Appeals Court of Massachusetts, Hampden
Jun 27, 2024
104 Mass. App. Ct. 341 (Mass. App. Ct. 2024)

Opinion

No. 23-P-395

06-27-2024

COMMONWEALTH v. Rene MENDEZ.

Sean J. Gallagher, for the defendant. Travis H. Lynch, Assistant District Attorney (Kerry L. Koehler, Assistant District Attorney, also present) for the Commonwealth.


Unlawful Interference. Intimidation of Witness. Witness, Intimidation. Perjury. Evidence, Guilty plea. Practice, Criminal, Plea. Controlled Substances.

Indictments found and returned in the Superior Court Department on December 14, 2020.

The cases were heard by David M. Hodge, J.

Sean J. Gallagher, for the defendant.

Travis H. Lynch, Assistant District Attorney (Kerry L. Koehler, Assistant District Attorney, also present) for the Commonwealth.

Present: Vuono, Wolohojian, & Toone, JJ.

Justice Wolohojian participated in the deliberation on this case while an Associate Justice of this court, prior to her appointment as an Associate Justice of the Supreme Judicial Court.

VUONO, J.

341The charges in this case, willful interference with a criminal investigation (two counts), in violation of G. L. c. 268, § 13B, and perjury, in violation of G. L. c. 268, § 1, arose from unusual circumstances. As we discuss in more detail below, the defendant waived indictment and pleaded guilty to a district attorney’s complaint charging him with trafficking heroin. The 342complaint alleged that the offense occurred on November 12, 2015, in Springfield. However, unbeknownst to the Commonwealth at the time of the defendant’s plea, the defendant’s admissions regarding the crime were false.
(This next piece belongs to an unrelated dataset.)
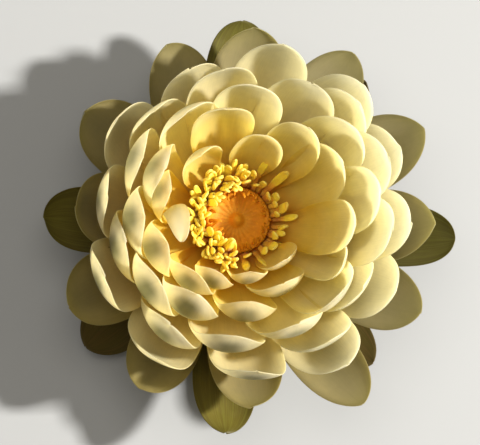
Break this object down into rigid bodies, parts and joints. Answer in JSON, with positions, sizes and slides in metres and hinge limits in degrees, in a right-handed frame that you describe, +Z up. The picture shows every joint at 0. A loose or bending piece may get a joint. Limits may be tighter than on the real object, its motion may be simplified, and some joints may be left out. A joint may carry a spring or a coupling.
{
  "type": "water lily flower",
  "caption": "Many-petalled water lily bloom, cut short: an open cup of spoon-shaped petals round a broad stigma disc.",
  "frame": {"origin": "middle of the flower's outline, on the surface that it rests on", "axes": "+Z up through the bloom, from the cut stalk to the stigma disc; X and Y lie in the resting surface"},
  "size_m": [0.1313, 0.1308, 0.0556],
  "materials": {
    "sepal": "matt dark olive green above, paler below, faintly ribbed",
    "outer_petal": "satin pale yellow green with darker fine veins",
    "petal": "satin waxy cream, yellower to the foot, light shows through",
    "inner_petal": "satin waxy yellow, golden at the foot, light shows through",
    "stamen": "satin golden yellow",
    "pistil": "velvety orange stigma disc, ovary and stalk pale green"
  },
  "bodies": {
    "root": {"pistil": "pistil", "sepal_1": "sepal", "sepal_2": "sepal", "sepal_3": "sepal", "sepal_4": "sepal", "outer_petal_1": "outer_petal", "outer_petal_2": "outer_petal", "outer_petal_3": "outer_petal", "outer_petal_4": "outer_petal", "ring1_petal_1": "petal", "ring1_petal_2": "petal", "ring1_petal_3": "petal", "ring1_petal_4": "petal", "ring1_petal_5": "petal", "ring1_petal_6": "petal", "ring1_petal_7": "petal", "ring1_petal_8": "petal", "ring1_petal_9": "petal", "ring1_petal_10": "petal", "ring1_petal_11": "petal", "ring1_petal_12": "petal", "ring2_petal_1": "petal", "ring2_petal_2": "petal", "ring2_petal_3": "petal", "ring2_petal_4": "petal", "ring2_petal_5": "petal", "ring2_petal_6": "petal", "ring2_petal_7": "petal", "ring2_petal_8": "petal", "ring2_petal_9": "petal", "ring2_petal_10": "petal", "ring2_petal_11": "petal", "ring2_petal_12": "petal", "ring3_petal_1": "petal", "ring3_petal_2": "petal", "ring3_petal_3": "petal", "ring3_petal_4": "petal", "ring3_petal_5": "petal", "ring3_petal_6": "petal", "ring3_petal_7": "petal", "ring3_petal_8": "petal", "ring3_petal_9": "petal", "ring3_petal_10": "petal", "ring3_petal_11": "petal", "ring3_petal_12": "petal", "ring4_petal_1": "petal", "ring4_petal_2": "petal", "ring4_petal_3": "petal", "ring4_petal_4": "petal", "ring4_petal_5": "petal", "ring4_petal_6": "petal", "ring4_petal_7": "petal", "ring4_petal_8": "petal", "ring4_petal_9": "petal", "ring4_petal_10": "petal", "ring4_petal_11": "petal", "inner_petals": "inner_petal", "innermost_petals": "inner_petal", "outer_stamens": "stamen", "inner_stamens": "stamen"}
  },
  "joints": []
}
This fact came to light when the defendant filed a motion to withdraw his guilty plea in which he claimed that he was innocent and had been coerced into pleading guilty to protect his nephew, Matthew Oquendo, who was facing trafficking and firearm offenses stemming from the same investigation. The defendant also asserted that he was in custody on November 12, 2015, in connection with an unrelated charge, and, consequently, he could not have committed the crime in the manner alleged. Ultimately, the defendant’s trafficking conviction was vacated, and the defendant was charged with the offenses described above based on the false representations he made during the course of the investigation and his plea hearing. Following a jury-waived trial, the defendant was found guilty on all counts. The question raised on appeal is whether the Commonwealth’s evidence was sufficient to support the convictions beyond a reasonable doubt. We affirm.
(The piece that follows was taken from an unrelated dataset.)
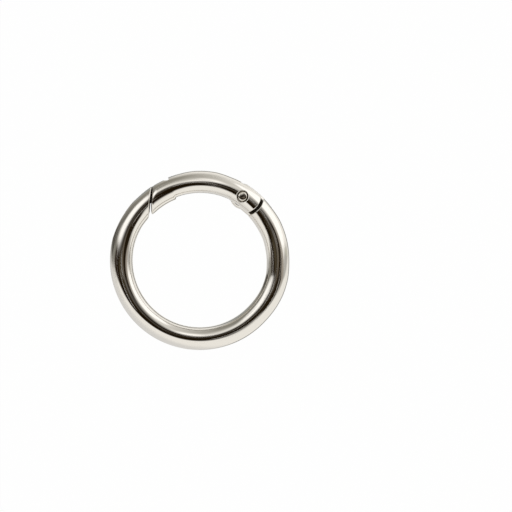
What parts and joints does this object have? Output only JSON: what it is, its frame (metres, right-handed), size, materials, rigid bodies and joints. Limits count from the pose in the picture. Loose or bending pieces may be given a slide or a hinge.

Background. During the evening of November 11, 2015, Sergeant Robert Wise of the West Springfield police department was investigating a report of criminal activity at the Central Chevrolet dealership located on Memorial Avenue when he encountered the defendant and arrested him for breaking into motor vehicles and related offenses. The defendant was held overnight and transported to the District Court in Springfield the following day, November 12, 2015. Due to a prior pending criminal complaint, the defendant was held without the right to bail and placed in the custody of the Hampden County sheriffs department. The record does not disclose when the defendant was released from custody, but there is no dispute that he was being held in the house of correction throughout the events that transpired in connection with the execution of a search warrant on November 12, 2015, by members of the Drug Enforcement Administration and the Western Massachusetts Gang Task Force (collectively, the "task force"). We now turn to those events, which we recount only to the extent necessary for our discussion.
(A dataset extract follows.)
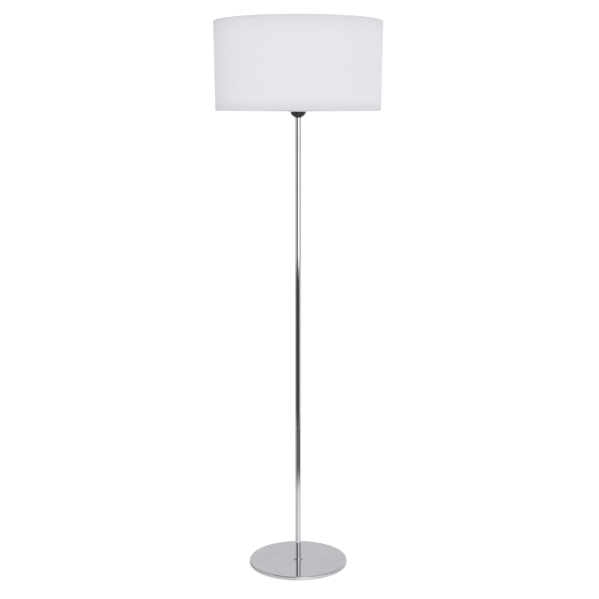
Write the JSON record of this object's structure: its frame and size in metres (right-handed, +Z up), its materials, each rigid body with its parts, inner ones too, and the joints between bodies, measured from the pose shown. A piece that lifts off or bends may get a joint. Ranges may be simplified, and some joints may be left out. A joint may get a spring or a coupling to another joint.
{
  "type": "floor lamp",
  "caption": "Floor lamp with a drum fabric shade on a slim chromed pole and a flat round weighted foot, with its lampholder, bulb, shade frame and inner lead.",
  "frame": {"origin": "on the floor, at the middle of the round foot", "axes": "+Z up along the pole; +Y towards the back, where the cord enters the pole; -Y is the front"},
  "size_m": [0.459, 0.459, 1.5305],
  "materials": {
    "chrome_plate": "mirror chrome plate",
    "zinc_steel": "bright zinc plate",
    "brass_turned": "turned, plain",
    "iron_disc": "as cast, black primer",
    "foot_foam": "closed-cell foam",
    "black_holder": "moulded, half gloss",
    "holder_ceramic": "glazed white insulator",
    "nickel_sheet": "nickel plate",
    "spring_bronze": "rolled strip",
    "lead_sheath": "white PVC sheath",
    "live_brown": "PVC insulation",
    "neutral_blue": "PVC insulation",
    "gland_nylon": "moulded nylon",
    "shade_fabric": "plain cotton weave",
    "shade_lining": "white PVC sheet",
    "white_wire": "white powder coat",
    "bulb_white": "moulded, satin",
    "bulb_opal": "opal diffuser",
    "bulb_glass": "black glass insulator",
    "board_aluminium": "white solder mask on aluminium"
  },
  "bodies": {
    "stand": {"base_cover": "chrome_plate", "base_pad": "foot_foam", "base_weight": "iron_disc", "centre_contact": "spring_bronze", "contact_rivets": "brass_turned", "cord_gland": "gland_nylon", "foot_bolt": "zinc_steel", "foot_plug": "zinc_steel", "foot_washer": "zinc_steel", "holder_block": "holder_ceramic", "holder_cap": "black_holder", "holder_nipple": "zinc_steel", "holder_skirt": "black_holder", "inner_lead": "lead_sheath", "live_core": "live_brown", "live_terminal": "brass_turned", "lock_screw": "zinc_steel", "lower_joint_high_bush": "brass_turned", "lower_joint_low_bush": "brass_turned", "lower_joint_nipple": "zinc_steel", "lower_tube": "chrome_plate", "middle_tube": "chrome_plate", "neutral_core": "neutral_blue", "neutral_terminal": "brass_turned", "pole_collar": "chrome_plate", "pole_top_bush": "brass_turned", "screw_shell": "nickel_sheet", "terminal_screws": "zinc_steel", "upper_joint_high_bush": "brass_turned", "upper_joint_low_bush": "brass_turned", "upper_joint_nipple": "zinc_steel", "upper_tube": "chrome_plate"},
    "shade": {"shade_cover": "shade_fabric", "shade_liner": "shade_lining", "shade_bottom_wire": "white_wire", "shade_top_wire": "white_wire", "centre_ring": "white_wire", "shade_arm_1": "white_wire", "shade_arm_2": "white_wire", "shade_arm_3": "white_wire"},
    "clamp_ring": {"shade_clamp_ring": "black_holder"},
    "bulb": {"bulb_cap": "nickel_sheet", "bulb_insulator": "bulb_glass", "bulb_contact": "zinc_steel", "bulb_housing": "bulb_white", "led_board": "board_aluminium", "bulb_globe": "bulb_opal"}
  },
  "joints": [
    {"name": "shade_turn", "type": "hinge", "parent": "stand", "child": "shade", "pos_m": [0, 0, 1.2923], "axis": [0, 0, 1], "continuous": true},
    {"name": "clamp_ring_turn", "type": "hinge", "parent": "stand", "child": "clamp_ring", "pos_m": [0, 0, 1.2983], "axis": [0, 0, 1], "continuous": true},
    {"name": "bulb_turn", "type": "hinge", "parent": "stand", "child": "bulb", "pos_m": [0, 0, 1.31], "axis": [0, 0, 1], "continuous": true}
  ]
}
In the fall of 2015, Oquendo became a target of a drug investigation conducted by the task force. In connection with that investigation, the task force obtained a search warrant for a house located at 23 Silver Street in Springfield. The warrant was executed between five and six in the evening. Oquendo and another 343individual, not the defendant, were in the house and arrested. The police found thousands of bags of heroin packaged for sale and three firearms. Oquendo was subsequently indicted for trafficking over 200 grams of heroin and possession of a firearm during the commission of a felony (three counts) on December 17, 2015.

The prosecution of the case against Oquendo was assigned to assistant district attorney Christopher McDonald. At some point after Oquendo was indicted, Oquendo’s attorney approached McDonald and informed him "that there would be an individual willing to take responsibility." That person was the defendant. McDonald then drafted a proffer agreement and sent it to the defendant’s attorney, who arranged for the defendant to meet with Special Agent John McGrath, who was a member of the task force and involved in the investigation of Oquendo. That meeting was held on March 9, 2018, at the office of the Drug Enforcement Administration in Springfield.

Up to that point, McGrath did not know of any connection between the defendant and the investigation. At trial, McGrath was asked during direct examination whether the defendant’s name "[came] up at all during the course of the investigation," to which he replied, "No." McGrath also testified that he did not know that the defendant and Oquendo were related. He explained that he first became aware of the defendant’s claim that he was the owner of the drugs in question when McDonald contacted him and asked him to speak with the defendant. The meeting was brief. The defendant told McGrath that the drugs were his and that he was present at the house on November 12 and "had gone out the back door" prior to the arrival of law enforcement agents. McGrath then relayed the information to McDonald and opined, "I couldn’t say [the defendant] wasn’t telling the truth." McGrath had no further involvement in the case and had retired by the time he testified at trial.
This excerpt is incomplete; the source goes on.